Notre écosystème français en pâtira naturellement : il faudra dire adieu aux hêtres, aux épicéas et aux chênes, et s'attendre à de très vives tensions sur les productions agricoles. Cinq degrés, c'est en effet ce qui nous sépare d'une ère glaciaire. Les sociétés actuelles seraient incapables de faire face à un tel changement sans de grandes violences, de véritables bains de sang. Le risque n'est pas que les pingouins meurent sur la banquise ; le problème, c'est nous.

Compte tenu de l'inertie du climat, il sera bien trop tard pour revenir en arrière lorsque nous commencerons à souffrir des conséquences néfastes du réchauffement climatique. Du fait de la limitation des stocks d'énergie, les émissions de CO2 vont certes décroître, mais la quantité présente dans l'atmosphère ne se stabilisera pas au moment du pic de production. Ce gaz très inerte reste en effet très longtemps dans l'atmosphère. Pour que la quantité totale diminue, il faudra attendre que les quantités émises soient deux fois inférieures à celles de 1990.

Si l'on attend d'être au-delà du pic des émissions pour agir, parce qu'il n'y aura plus assez de combustible fossile à ce moment-là, nos enfants auront à gérer un problème environnemental qui ira en s'aggravant, avec des moyens d'adaptation décroissants. L'énergie, c'est en effet ce qui permet de transformer le monde, c'est notre capacité d'adaptation. La climatisation, le transport, le système de soins, tout dépend de l'énergie.

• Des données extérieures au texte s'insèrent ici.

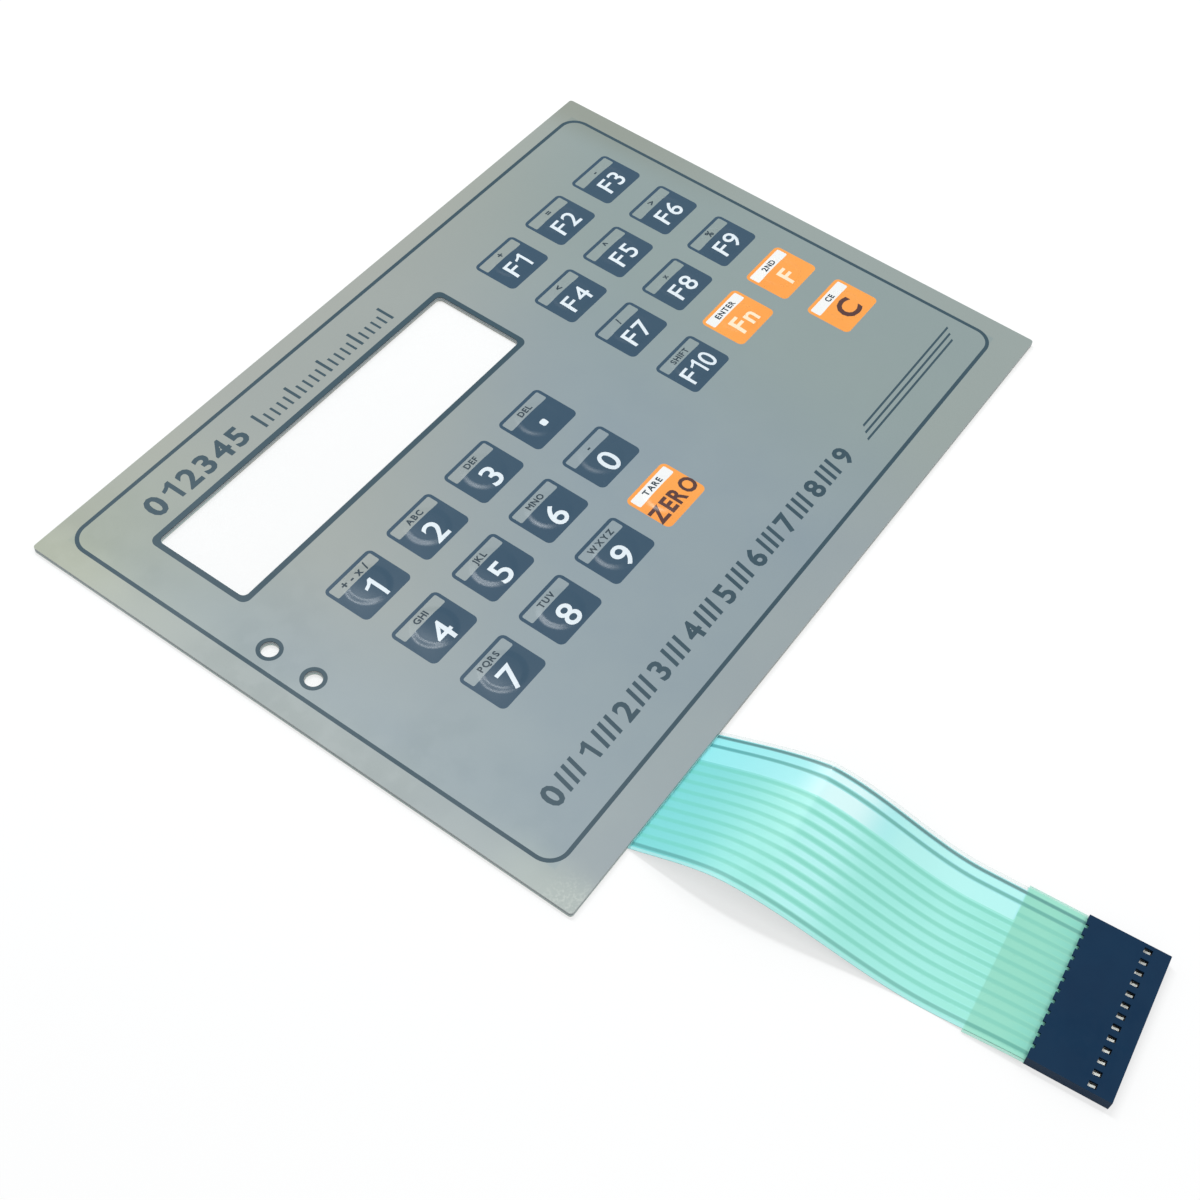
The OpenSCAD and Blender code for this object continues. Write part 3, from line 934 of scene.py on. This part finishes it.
# %% Shader group for colours that change along the tail
TAIL_STATIONS = ("Exit colour", "Free colour", "Stiff colour")
tail_colours, given = new_group("tail_colours", {
    "Vector": ORIGIN, "Exit": exit_place, "Skew": TAIL_SKEW, "Faded by": 0.028,
    "Stiff from": STIFF_FROM * MM, **dict.fromkeys(TAIL_STATIONS, WHITE)}, SHADING)
along, across = along_and_across(given["Vector"], given)
free = ramp(along, 0.0, given["Faded by"])
stiff = ramp(along - given["Stiff from"], -0.0002, 0.0003)
colour = blend_colours(free, given["Exit colour"], given["Free colour"])
colour = blend_colours(stiff, colour, given["Stiff colour"])
close_group(tail_colours, {"Colour": colour, "Along": along, "Across": across})

# %% Finishes of the tail
COAT_ROUGHNESS = (0.34, 0.46)
COAT_GRAIN = (0.5, 0.0012)
COAT_DRIFT = (0.88, 0.96, 0.95)
COAT_COLOURS = ((133, 226, 226), (167, 242, 231), (152, 224, 202))
BRIGHT_COLOURS = ((158, 243, 247), (177, 244, 245), (152, 223, 202))


def tail_finish(name, colours, under=None):
    """Make a tail finish whose colour changes along it. A strip fades into the colours under it."""
    made = new_finish(name, colours[0], colours[0], COAT_ROUGHNESS, COAT_GRAIN, amount=0.35, shine=0.3)
    place = read(made, "place", "Object")

    def colours_along(three, **settings):
        return effect(tail_colours, place, dict(zip(TAIL_STATIONS, map(screen, three))), **settings)

    colour = colours_along(colours, name="stations")
    if under:
        across = put(place.tree, "ShaderNodeAttribute", attribute_name="across")["Fac"]
        fade = ramp(calc("ABSOLUTE", across), 0.3, 1.0)
        colour = blend_colours(fade, colour, colours_along(under))
    drift = vector_calc("MULTIPLY", colour, COAT_DRIFT)
    fill(place.tree.nodes["tone"], {"Colour": colour, "Drift colour": drift})
    return made


coat_ink = tail_finish("coat_ink", COAT_COLOURS)
bright_coat = tail_finish("bright_coat", BRIGHT_COLOURS)
pale_film = tail_finish("pale_film", ((176, 238, 238), (176, 240, 234), (160, 230, 208)))
covered_track = tail_finish("covered_track", ((124, 220, 211), (140, 222, 204), (136, 213, 193)),
                            COAT_COLOURS)
left_track = tail_finish("left_track", ((100, 182, 182), (124, 196, 184), (108, 184, 168)), COAT_COLOURS)
right_track = tail_finish("right_track", ((94, 180, 184), (118, 188, 180), (108, 182, 168)), BRIGHT_COLOURS)
edge_track = tail_finish("edge_track", ((92, 150, 154), (106, 148, 148), (98, 162, 154)), BRIGHT_COLOURS)

# %% Painted light and age along the tail
MARGIN_FROM = 15.5
MARGIN_ALPHA = 0.25


def tint_along(material, stops, colour, amount):
    """Tint a tail finish over a stretch of its length, with a soft start and end. Stops are in mm."""
    along = read(material, "stations", "Along") / MM
    tint(material, ramp(along, stops[0], stops[1]) * ramp(along, stops[3], stops[2]), colour, amount)


# A painted highlight lies across the crest, on the pale coat at the right and more faintly on the coat,
# and a fainter painted sheen runs on the pale coat up to the stiffener.
tint_along(bright_coat, (38, 46, STIFF_FROM - 0.5, STIFF_FROM), (188, 250, 245), 0.9)
tint_along(bright_coat, (20, 29, 33, 42), (224, 255, 255), 0.9)
tint_along(coat_ink, (22, 30, 33, 42), (196, 254, 255), 0.6)
# The coat turns greener on its way to the stiffener. Next to the socket a painted shade makes it darkest.
tint_along(coat_ink, (58, 68, STIFF_FROM, STIFF_FROM + 0.2), (158, 236, 218), 0.7)
tint_along(coat_ink, (76, 81, 90, 91), (140, 220, 202), 0.8)

# The margin right of way 1 is clear film without a coat.
not_stiff = ramp(read(pale_film, "stations", "Along") / MM, STIFF_FROM, STIFF_FROM - 0.3)
margin = ramp(read(pale_film, "stations", "Across") / MM, MARGIN_FROM, MARGIN_FROM + 0.3) * not_stiff
tint(pale_film, margin, (248, 254, 253), 0.85)
fill(pale_film.node_tree.nodes["Principled BSDF"], {"Alpha": 1 - margin * (1 - MARGIN_ALPHA)})

# %% Tree that lays a sheet on the tail's curve
TAIL_CURVE = {
    "Width": TAIL_WIDTH, "Length": TAIL_LENGTH, "Square at": SQUARE_AT, "Dip at": 61.5,
    "Middle at exit": 0.295, "Middle at socket": 1.45, "Half film": 0.075, "Thickness": 0.15,
    "Right hump at": 26.0, "Right hump": 9.9, "Right dip": 1.5,
    "Left hump at": 20.0, "Left hump": 7.2, "Left dip": 0.09}
lay_on_tail, given = new_group("lay_on_tail", {
    "Sheet": "Geometry", "Exit": exit_place, "Skew": TAIL_SKEW, "Exit slope": 0.42,
    "Right crest slope": 0.2, "Left crest slope": 0.0, "Edge": "Material",
    **{title: size * MM for title, size in TAIL_CURVE.items()}})
along, across = along_and_across(put(lay_on_tail, "GeometryNodeInputPosition"), given)
lean = across * calc("TANGENT", given["Skew"])
square = calc("DIVIDE", along - lean, given["Square at"] - lean, use_clamp=True)
length = square * given["Square at"] + calc("MAXIMUM", along - given["Square at"], 0.0)
side = calc("ADD", across / given["Width"], 0.5, use_clamp=True)


def edge_height(edge):
    """Give the height of the Right or Left edge: up to its hump, down to its dip, up to the socket."""
    hump_at, hump, dip = [given[edge + part] for part in (" hump at", " hump", " dip")]
    start, socket = given["Middle at exit"], given["Middle at socket"]
    climb = calc("DIVIDE", length, hump_at, use_clamp=True)
    left_over = 1 - climb
    early = climb * left_over * left_over * given["Exit slope"]
    late = climb * left_over * climb * given[edge + " crest slope"]
    to_hump = ramp(climb, 0.0, 1.0) * (hump - start)
    to_dip = ramp(length, hump_at, given["Dip at"]) * (dip - hump)
    to_socket = ramp(length, given["Dip at"], given["Length"]) * (socket - dip)
    return start + (early - late) * hump_at + to_hump + to_dip + to_socket


left_height = edge_height("Left")
height = left_height + (edge_height("Right") - left_height) * side + given["Half film"]
close_film(given, lift(given["Sheet"], height))

# %% The circuit film
SEAM_PITCH = 0.7
SEAM_OVERHANG = 0.4
COAT_LEFT = -15.95
COAT_RIGHT = 15.6
BRIGHT_LEFT = 8.5
BRIGHT_CORNER = 0.5
LENGTH_STEPS = 16
TURN_STEPS = 6
TINE_SLOT = (0.2, 0.8)
TINE_SIDE = 0.65
TINE_FROM = 0.9
TINE_PITCH = 1.8
TINES = 3
half_tail = TAIL_WIDTH / 2
half_tab = TAB_WIDTH / 2
film_end = TAIL_LENGTH + TAB_LENGTH


def tail_area(left, right, start, end, corner=0.0):
    """List the outline of a stretch of the tail, with its far end cut round if asked."""
    lengths = [start + (end - corner - start) * n / LENGTH_STEPS for n in range(LENGTH_STEPS + 1)]
    quarter = [math.pi / 2 * n / TURN_STEPS for n in range(1, TURN_STEPS + 1)] if corner else []
    cuts = [(corner * (1 - math.cos(turn)), corner * (1 - math.sin(turn))) for turn in quarter]
    outline = [tail_point(left, along) for along in lengths]
    outline += [tail_point(left + early, end - late) for early, late in cuts]
    outline += [tail_point(right - late, end - early) for early, late in cuts]
    return outline + [tail_point(right, along) for along in reversed(lengths)]


def root_point(across):
    """Give the point of the panel's lower edge where a line along the tail starts."""
    x, y = tail_point(across, 0)
    reach = (y - panel_low.y) * math.tan(TAIL_SKEW)
    return Vector((x + reach, panel_low.y))


def side_line(sign):
    """List the corners of one side of the tail, from the panel to the socket."""
    places = ((half_tail, 0), (half_tail, TAIL_LENGTH), (half_tab, TAIL_LENGTH), (half_tab, film_end))
    return [root_point(sign * half_tail)] + [tail_point(sign * across, along) for across, along in places]


tine_slots = []
for way in range(1, WAYS + 1):
    for left in (way_across(way) + side - TINE_SLOT[0] / 2 for side in (-TINE_SIDE, TINE_SIDE)):
        for start in (TAIL_LENGTH + TINE_FROM + TINE_PITCH * tine for tine in range(TINES)):
            slot = tail_area(left, left + TINE_SLOT[0], start, start + TINE_SLOT[1])
            tine_slots.append(slot[::LENGTH_STEPS])
cross_count = round(film_end / SEAM_PITCH)
stations = [film_end * n / cross_count for n in range(cross_count)]
seam_reach = half_tail + SEAM_OVERHANG
cross_seams = [[tail_point(-seam_reach, along), tail_point(seam_reach, along)] for along in stations[1:]]
long_seams = [[tail_point(WAY_PITCH * (n - WAYS / 2), along) for along in stations] for n in range(WAYS + 1)]
film_outlines = stencils[ground_ink] + [side_line(-1) + side_line(1)[::-1]] + stencils[clear_window]
flat_circuit = cut_sheet("circuit_film", {
    pale_film: film_outlines + tine_slots, coat_ink: [tail_area(COAT_LEFT, COAT_RIGHT, 0, film_end)],
    bright_coat: [tail_area(BRIGHT_LEFT, COAT_RIGHT, 0, STIFF_FROM, BRIGHT_CORNER)]},
    cross_seams + long_seams)
curved_circuit = grow("circuit_film", flat_circuit, (lay_on_tail, {"Edge": pale_film}))
add_piece("circuit_film", curved_circuit, "circuit_film", "lower_circuit")

# %% [markdown]
# ## Conductors under the coat
# The conductors are printed silver lines. The coat over them stands up in low, soft ridges, so each
# line is a thin domed strip. One Geometry Nodes tree puts a strip on every way, and the tail's tree
# lays all of them on the curve. An attribute that runs from -1 to 1 across each strip lets its colour
# fade into the coat at both sides.

# %% Tree for the strips
strips, given = new_group("strips", {
    "Centres": "Geometry", "Skew": TAIL_SKEW, "Width": 0.0009, "Length": 0.085, "Rise": 0.03 * MM,
    "Edge rise": 0.004 * MM, "Steps": 120, "Ink": "Material"})
strip = put(strips, "GeometryNodeMeshGrid", {
    "Size X": given["Width"], "Size Y": given["Length"], "Vertices X": 7, "Vertices Y": given["Steps"]})
place = put(strips, "GeometryNodeInputPosition")
offset = axes_of(place)["X"] / (given["Width"] / 2)
rise = (1 - offset * offset) * given["Rise"] + given["Edge rise"]
marked = put(strips, "GeometryNodeStoreNamedAttribute", {
    "Geometry": strip, "Name": "across", "Value": offset}, data_type="FLOAT", domain="POINT")
turn = put(strips, "ShaderNodeCombineXYZ", {"Z": given["Skew"]})
laid = put(strips, "GeometryNodeInstanceOnPoints", {
    "Points": given["Centres"], "Instance": lift(marked, rise), "Rotation": turn})
end_group(given, laid, given["Ink"])

# %% The conductors
STRIP_DEPTH = 0.02
STRIP_END = 84.2
STRIP_START = 0.05


def lay_strips(name, ways, width, ink, start=STRIP_START):
    """Lay a strip on each way, from a distance past the panel's edge to inside the socket."""
    length = STRIP_END - start
    centres = []
    for way in ways:
        across = way_across(way)
        shift = across * math.tan(TAIL_SKEW) if start < SQUARE_AT else 0.0
        middle = start + shift + length / 2
        centres.append(TAIL_EXIT + tail_turn @ Vector((across, -middle)))
    size = {"Width": width * MM, "Length": length * MM, "Steps": round(length / SEAM_PITCH), "Ink": ink}
    mesh = grow(name, points_mesh(centres), (strips, size),
                (lay_on_tail, {"Thickness": STRIP_DEPTH * MM, "Edge": ink}))
    add_piece(name, mesh, "circuit_film")


lay_strips("conductors", range(4, 13), 1.4, covered_track)
lay_strips("left_conductor", (13,), 1.25, left_track)
lay_strips("right_conductor", (2,), 1.25, right_track)
lay_strips("edge_conductor", (1,), 1.1, edge_track)
lay_strips("unused_way", (3,), 1.4, covered_track, STIFF_FROM)

# %% [markdown]
# ## Finishes of the other layers
# Every other layer keeps its CAD shape. From the front only their cut edges show, and from behind the
# whole liner shows. Each kind still gets the finish of the real stuff: cloudy adhesive, clear
# polyester, coated paper, spring steel. The spacer film gets a darker grey blue as painted shade, so
# that the cut walls of the display window look shaded.

# %% Layer finishes
def give(prefixes, *finish, **more):
    """Make a finish and put it on the CAD nodes whose names start with one of the prefixes."""
    material = new_finish(*finish, **more)
    found = [name for name in nodes if name.startswith(prefixes)]
    for name in found:
        for slot in nodes[name].material_slots:
            slot.material = material
    print(material.name, "on", len(found), "nodes")
    return material


give(("overlay_adhesive", "circuit_spacer", "rear_adhesive"),
     "adhesive_layer", (222, 226, 220), (204, 210, 202), (0.5, 0.62), (0.4, 0.004))
give(("dome_retainer", "upper_circuit"),
     "clear_layer", (206, 216, 214), (188, 202, 200), (0.16, 0.28), (0.3, 0.0006))
# The dome spacer is a darker grey blue as painted shade for the cut walls of the display window.
give("dome_spacer",
     "dark_layer", (126, 142, 152), (114, 130, 142), (0.42, 0.55), (0.25, 0.002))
give("tail_stiffener",
     "stiffener_layer", (178, 238, 222), (166, 230, 212), (0.2, 0.34), (0.4, 0.001), Alpha=0.55)
give("release_liner",
     "liner_layer", (236, 230, 212), (226, 218, 196), (0.5, 0.64), (0.12, 0.004), spread=45)
give("connector_housing",
     "housing_plastic", (10, 45, 74), (14, 51, 80), (0.48, 0.6), (0.12, 0.003), spread=8, shine=0.1)

# %% Metal finishes
dome_steel = give(KEY_PREFIX, "dome_steel", (206, 206, 202), (190, 192, 190), (0.26, 0.4), (0.2, 0.0008),
                  spread=6, Metallic=1.0)
contact_tin = give("contact_", "contact_tin", (146, 147, 143), (116, 117, 113), (0.26, 0.42), (0.1, 0.0008),
                   spread=2, Metallic=1.0)


def add_lines(material, stretch, size, depth):
    """Add the fine lines of rolling or drawing to a finish's own grain."""
    bump = material.node_tree.nodes["bump"]
    grain = Value(bump.inputs["Height"].links[0].from_socket)
    lines = effect(drawn_lines, read(material, "place", "Object"), {
        "Stretch": stretch, "Scale": 1 / (size * MM), "Depth": depth * MM})
    fill(bump, {"Height": grain + lines})


add_lines(dome_steel, (0.03, 1, 1), 0.05, 0.0012)
add_lines(contact_tin, (1, 0.06, 1), 0.04, 0.0012)

# %% [markdown]
# ## The size
# The visible object must keep the CAD model's size. Both boxes are printed.

# %% Size
visual_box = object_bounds()
for title, box in (("CAD", cad_box), ("visual", visual_box)):
    print(title, "box in mm:", [[round(value / MM, 2) for value in corner] for corner in box])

Le coeur du problème, ce sont les prix. De 1880 à 1970, le prix du baril de pétrole est resté aux environs de 20 dollars en termes constants, alors même que le pouvoir d'achat augmentait dans le même temps. Le vrai prix de l'énergie, à savoir le temps qu'il faut travailler pour acheter un kilowattheure, a été divisé par dix en un siècle. Le coût de l'énergie n'ayant fait que baisser, il a été possible d'en consommer de plus en plus, et l'inversion de cette tendance posera bien des difficultés.

Peut-on anticiper le problème en donnant un signal prix à l'énergie ? C'est la position que je défends. En 1979, c'est-à-dire en plein choc pétrolier, on constate ainsi que la consommation des véhicules neufs a baissé dans tous les pays du monde. Bien que l'effet de cette évolution ait été masqué par l'augmentation du parc automobile, le consommateur a réagi à un signal prix. Et dès le contre-choc pétrolier, il s'est à nouveau adapté en cessant d'acheter des véhicules plus économes en pétrole.

En France, la courbe des émissions par secteur d'activité depuis 1960 offre un autre exemple de cette sensibilité aux prix, puisque l'on remarque une rupture de pente au moment des deux chocs pétroliers. La première réaction, c'est la récession, puis les programmes d'économie d'énergie finissent par produire leurs effets à terme. On constate par ailleurs que les particuliers s'adaptent moins vite que l'industrie : les plus réticents à réagir ne sont pas les industries, mais les consommateurs.

Un autre exemple, cette fois plus durable, nous est offert par la comparaison internationale des politiques de prix. Ainsi, la consommation annuelle de carburant par personne est cinq fois plus élevée aux États-Unis qu'en Europe, où les taxes sont historiquement plus élevées, ce qui reflète un signal prix de long terme. La diésélisation du parc automobile français est également très révélatrice.

On peut donc espérer réduire la consommation d'énergie fossile au moyen d'une augmentation du prix du CO2, que ce soit en taxant les émissions ou bien l'énergie elle-même. En revanche, tant que la loi sur le Grenelle de l'environnement ne fera pas place à la notion de signal prix, on n'avancera pas, quels que soient les bonus et les malus ou le montant de la TGAP. Le vrai courage consiste à augmenter durablement et de façon prévisible le prix de l'énergie.

À cet égard, je signale que la prévisibilité de cette augmentation compte sans doute beaucoup plus pour les acteurs économiques que son ampleur.